I quickly realised most people had no idea what to say.
Instead, there were a few friends who asked me what I needed, met me for coffee and offered helpful advice. I felt that sharing their knowledge, positivity and experiences showed me thoughtfulness, consideration and love.
Mental illness is not as visible or easy to understand as a broken leg but it as painful and debilitating. We cannot see who is suffering but at least 1 in 4 of us will experience a form of mental illness at some point in our lives.
With the prevalence of mental ill health, it’s long overdue that we all start talking about mental illness, particularly suicide, head on.
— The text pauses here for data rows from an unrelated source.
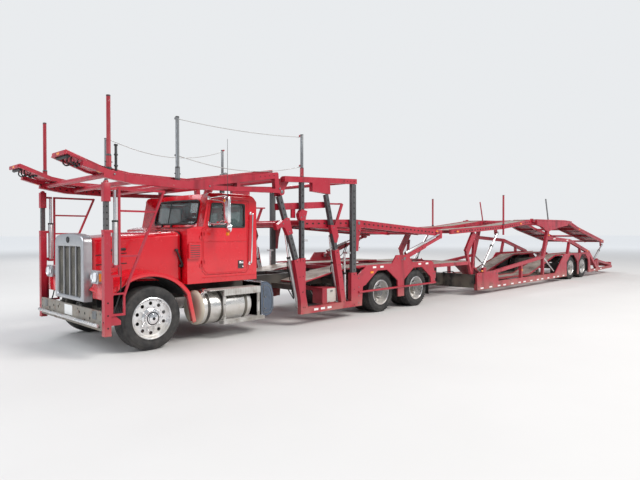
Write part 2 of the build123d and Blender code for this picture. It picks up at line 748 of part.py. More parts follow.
with BuildPart() as side_frames:
    both_sides(frame_inner, half_width, lambda: bars(sleeve_rows))
    for corners in collars:
        both_sides(collar_in, half_width - 3, lambda: Polygon(*corners, align=None))
    both_sides(strut_in, strut_in + 30, lambda: bars([(3985, 2275, 3740, 1720, 55)]))
    both_sides(inner_post_in - seat_gap, inner_post_out + seat_gap, lambda: bars([
        (*row[:4], row[4] + 2 * seat_gap) for row in inner_post_rows[:3]]), Mode.SUBTRACT)
    for way in (1, -1):
        rod_between(*guard_rail, guard_radius, way * guard_side)


    def wheel_plate():
        Polygon((4385, foot_low), (4385, 820), (4720, 1030), (5560, 1030), (5720, 1210), (6160, 1210),
                (6330, 1030), (7200, 1000), (7290, 480), (7085, 480), (7085, strut_low), (4690, strut_low),
                (4690, 640), (4570, 600), (4540, foot_low), align=None)
        arches(drive_stations)


    both_sides(half_width - plate_wide, half_width, wheel_plate)
    both_sides(deck_outer, half_width - plate_wide, lambda: blocks([(4400, 7195, 1000, 1030)]))
    both_sides(frame_inner, half_width - plate_wide, lambda: blocks([(7215, 7345, 600, 780)]))
    both_sides(frame_inner + 10, half_width - 10, lambda: Polygon(
        (4375, 1330), (4375, 1960), (4520, 1960), (4560, 1880), (4470, 1600), (4440, 1330), align=None))
    both_sides(deck_outer - deck_rail_wide + 12, frame_inner + 10, lambda: discs([deck_hinge], hinge_pin_radius))
    both_sides(arm_in - 8, half_width - plate_wide, lambda: discs([lift_foot], hinge_pin_radius))
save(side_frames, "side_frames")

# Inner posts: the steel tubes that stand in the sleeves
with BuildPart() as inner_posts:
    both_sides(inner_post_in, inner_post_out, lambda: bars(inner_post_rows))
save(inner_posts, "inner_posts")

# Top rails with the cheeks that hold the rack hinge pins, hangers, the cross tubes and the bridge rails
rail_start = 2450
line_radius = 6
bridge_in = frame_inner - 72
bridge_rows = [
    # x1, z1, x2, z2, depth
    (2350, 2158, 3560, 2240, 120),
    (3560, 2262, 3990, 2272, 30),
]
bridge_seats = [
    # x1, x2, z1, z2
    (2420, 2480, 2120, 2200),
    (2850, 2930, 2150, 2230),
]
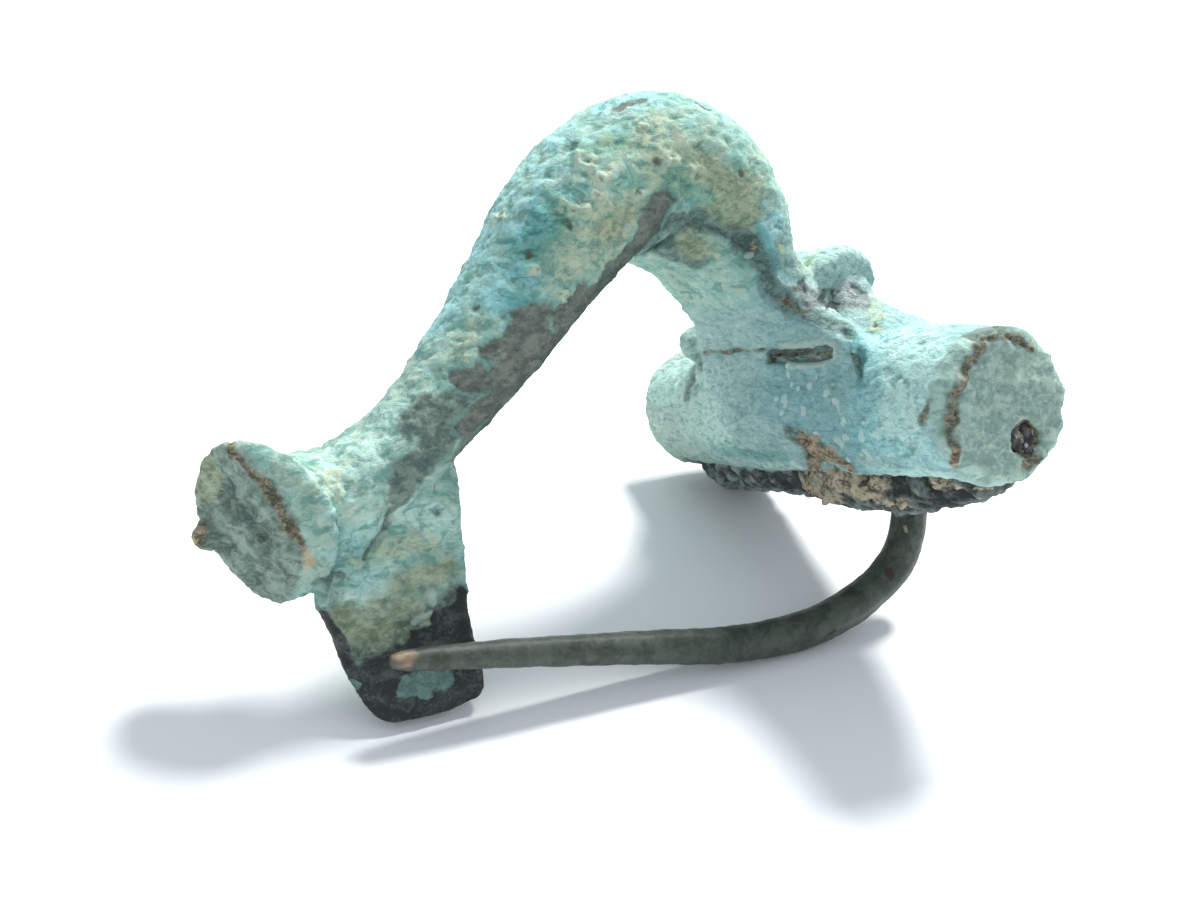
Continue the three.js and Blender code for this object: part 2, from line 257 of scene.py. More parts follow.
casting = {
    "voxel": 0.12,  # mesh spacing while it is sculpted
    "soften": 8,  # rounds of smoothing, which wear the edges
    "swell": 0.05,  # makes up for what the smoothing takes
    "triangles": 190000,
    "wander": 0.75,  # how far a brush strays from its line, in brush radii
    "paintEdge": (0.42, 0.58),  # less paint than the first counts as none, more than the second as full

    # How far the green layer stands over bare metal, and the share of that lost where it is dim or black.
    "crust": 0.1, "dimLoss": 0.4, "blackLoss": 0.7,
    "broadLump": 0.09, "broadSize": 2.4,
    "smallLump": 0.1, "smallSize": 0.8,
    "wrinkle": 0.075, "wrinkleSize": 0.4, "wrinkleMean": 0.3,
    "grit": 0.03, "gritSize": 0.3,
    "pitDepth": 0.16, "pitSize": 1.1,
    "wartHeight": 0.16, "fleckHeight": 0.05, "fleckSize": 0.7, "facetHeight": 0.07, "paleHeight": 0.09,
    "chipHeight": 0.08, "chipSize": 0.55,
    "dirtHeight": 0.06, "dirtLump": 0.2,  # rust, and brown dirt near the end wall
    "wallLump": 0.08, "wallSize": 0.9, "rimHeight": 0.06, "rimLump": 0.16, "rimSize": 1.3,  # near end wall

    # Where its parts begin and end.
    "caseFrom": -6.0, "neckTo": -5.0, "stemFrom": -11.5, "plateTo": -20.0, "catchTo": -23.5,
    "wallInside": 11.0, "wallOutside": 12.75, "endWall": (11.9, 12.7), "rimFrom": 2.6, "rimTo": 3.6,
    "holeRadius": 1.05,
    "farFacet": ((-3.0, 10.3, 1.7), (2.2, 2.6, 1.35)),  # raised patch at the case's far end, painted paler as a painted highlight on a facet: middle, half sizes
    "speckled": [(2.6, (-4.1, -3.0, 0.2), (-4.0, -6.5, -0.6), (-3.9, -11.0, -0.6))],  # stroke of pale flecks
    "slotLow": 2.45, "slotHigh": 3.35, "slotBack": -3.1, "slotFront": -3.5, "slotHalf": 6.9, "slotFill": 0.4,

    # Crust that levels the far half of the slot and its near end: middle and size of each lump.
    "slotPlugs": (((-3.4, 2.65, 2.9), (0.86, 5.9, 1.0)), ((-3.27, -6.2, 2.9), (0.66, 1.2, 1.0))),
    "holePlug": (-12.15, 1.1, 0.5),  # dirt round the rod in the near end wall: place, radius, thickness

    # The foot's worn near edge is bent back: middle of the disc, its axis, its near side, where the bend
    # begins, how far it goes back and in, and the depths and radii over which that fades.
    "footMiddle": (-30.35, 0.0, -1.6), "footAxis": (0.878, 0.391, 0.276), "footNear": (0.407, -0.914, 0.0),
    "bendShift": 1.8, "bendFrom": 3.9, "bendBy": 0.55, "bendIn": 0.35, "bendDepth": (0.8, 2.4),
    "bendRadius": (4.0, 4.4),
    # A cone that fills the flare behind that edge: radius at each end, length, how far back and nearer.
    "flareCone": (3.2, 1.9, 4.2, 2.6, 0.45), "flareSquash": 0.82, "flareSides": 48,
    "blendFrom": 0.45, "blendTo": 4.6, "blend": 70,  # depths behind the disc that are smoothed more, rounds
    "footWeb": ((-28.5, -1.0, -4.8), 0.6),  # lump where the foot's lower edge meets the plate: middle, radius
}

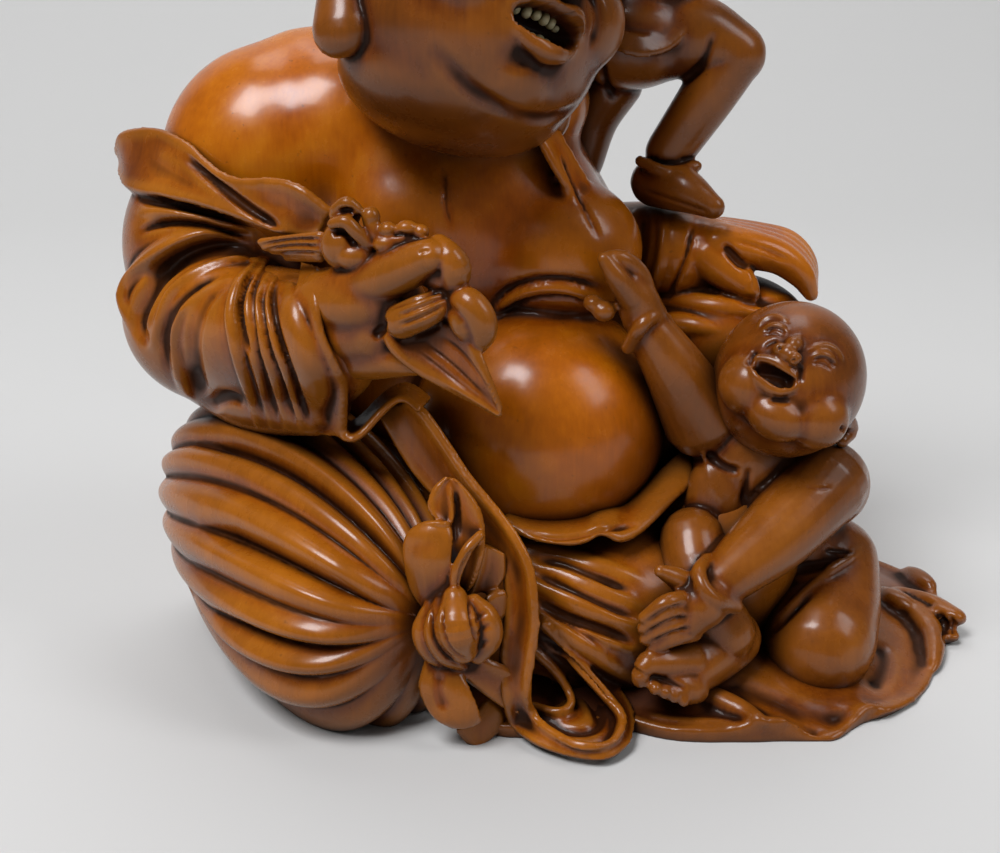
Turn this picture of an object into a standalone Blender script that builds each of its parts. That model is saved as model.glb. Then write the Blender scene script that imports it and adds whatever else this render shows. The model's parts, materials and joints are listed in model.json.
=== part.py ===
"""A seated laughing figure with two children and a tied sack, carved from one block of boxwood.

Lengths are in millimetres: X to the viewer's right, Y away from the viewer, Z up, the ground at
Z = 0.  Each mass of the carving is an egg, a limb, a ribbon or a leaf of clay.  They are joined
as one skin, the folds are laid on it or cut into it along lines, and the skin is cut flat below.
Two strips of bone teeth stand in the mouth.
"""

import math

import bmesh
import bpy
import numpy as np
from mathutils import Euler, Matrix, Vector
from mathutils.bvhtree import BVHTree

MM = 0.001

# How the photograph sees the carving: the eye, its tilt, and the focal length in pixels of a
# 1000 x 853 frame.  Lines and places given as (u, v) are pixels, laid on the clay through this eye.
EYE = Vector((0, -320.7, 166.4))
EYE_TILT = 20
FOCAL = 1388.9
FRAME_MIDDLE = (500, 426.5)

# The grid that the skin is joined on, and how many triangles it keeps
SKIN_GRID = 0.9
SKIN_TRIANGLES = 11000
ROUND = 14

# Main figure: trunk
BELLY_AT = (9, -12, 55)
BELLY_HALF = (30, 31.5, 30)
CHEST_AT = (-11, 2, 100)
CHEST_HALF = (36, 26, 29)
SHOULDER_AT = (-51, 5, 112)
SHOULDER_HALF = (28, 25, 29)
NECK_AT = (-6, 2, 128)
NECK_HALF = (27, 22, 17)
ROBE_RINGS = [(-4, 6, 8, 58, 40), (16, 4, 9, 55, 38), (40, 0, 12, 49, 33), (66, -4, 14, 45, 31),
              (90, -7, 14, 42, 29), (108, -12, 14, 37, 24), (122, -10, 12, 27, 19), (132, -8, 9, 16, 12)]
ROBE_FOLD_DEEP = 1.7
LAP_AT = (4, -8, 20)
LAP_HALF = (60, 44, 25)

# Main figure: head, in its own frame (front is -Y)
HEAD_AT = (-5, -19, 155)
HEAD_TURN, HEAD_LEAN, HEAD_NOD = 36, 22, -8
SKULL_HALF = (28.5, 31, 31)
JAW_HALF = (28, 25, 24)
EAR_OUT = 29
EAR_LONG = 46
EYE_APART, EYE_UP = 11, 9
MOUTH_DOWN, MOUTH_HALF = -11, 9.5

# Teeth: two strips of inlaid bone
TOOTH_WIDE = 2.1
TOOTH_TALL = 2.6
TOOTH_DEEP = 2.2
TEETH = 6
TOOTH_GAP = 0.3

# Sack: a bag drawn together at its knot
SACK_MOUTH = (-16, -59, 26)
SACK_END = (-72.5, 16, 29)
SACK_HALF_WIDE, SACK_HALF_HIGH = 29.5, 30.5
KNOT_AT = (-13, -60, 27)
# Each fold: its angle round the knot, its height, and how far from the knot it reaches.
SACK_FOLDS = [
    (44, 1.4, 90), (52, -1.6, 50), (59, 1.2, 90), (66, -2.4, 60), (75, 1.2, 90), (81, -1.2, 55), (89, 1.0, 90),
    (96, -0.9, 62), (105, 1.6, 90), (113, -3.6, 74), (121, 1.7, 90), (130, -1.1, 90), (140, 1.5, 90),
    (151.5, -4.2, 58), (159, 1.3, 90), (169, -1.3, 60), (177, 1.4, 90), (185.5, -4.2, 50), (193, 1.3, 90),
    (201, -2.2, 52), (211, 1.4, 90), (223, -2.4, 44), (236, 1.3, 90), (248, -2.0, 70),
]
BACK_PLEATS = 8
BACK_PLEAT_DEEP = 1.3

# Base cloth
# The front edge as it is seen, with the height of its lip in millimetres, and then the back edge.
CLOTH_FRONT = [(627, 731, 3.6), (666, 740, 3.0), (700, 743, 3.4), (730, 743, 3.6), (757, 743, 5.4), (781, 742, 5.6),
               (800, 742, 3.8), (818, 742, 1.5), (836, 741, 1.2), (852, 731, 2.4), (868, 722, 4.0), (888, 717, 2.6),
               (912, 703, 1.6), (928, 688, 1.4), (936, 664, 1.8), (940, 648, 3.0)]
CLOTH_BACK = [(108, -14, 4.5), (112, 2, 5), (106, 16, 4), (94, 27, 4), (70, 36, 4), (30, 41, 4), (-20, 41, 4),
              (-56, 30, 4), (-46, 0, 3), (-24, -38, 3), (-2, -60, 3)]
CLOTH_SLAB = 2.2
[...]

We need to start normalising the conversation and eliminating the stigma by showing and sharing our support, before it’s too late.
A recent campaign by The Samaritans in partnership with Network Rail ‘Small Talk Saves Lives’ focuses on interrupting suicidal thoughts, advising us all to ‘make small talk and you could save a life’.
Of course, preventing suicide isn’t simple but talking really helps. Someone being there goes a long way. Something as simple as going for a walk with someone, a phone call or having a coffee can be the little change that makes a whole world of difference.
Honesty, patience and understanding is key. Don’t pass judgements, just listen. If someone cannot open up to you, don’t pressure them, just calmly reassure them that you are there, and you can and will help. They will talk when they are ready.
The moment we all start to create a safe environment to discuss suicide is the moment people will stop feeling alone and start feeling comfortable. It will also be the moment we all have more confidence to tackle these issues, spot the warning signs, share resources and help one another.
It’s time to stop saying ‘I don’t know what to say’ and time to start saying ‘enough is enough’. Let’s stop suicide, not alone, but together.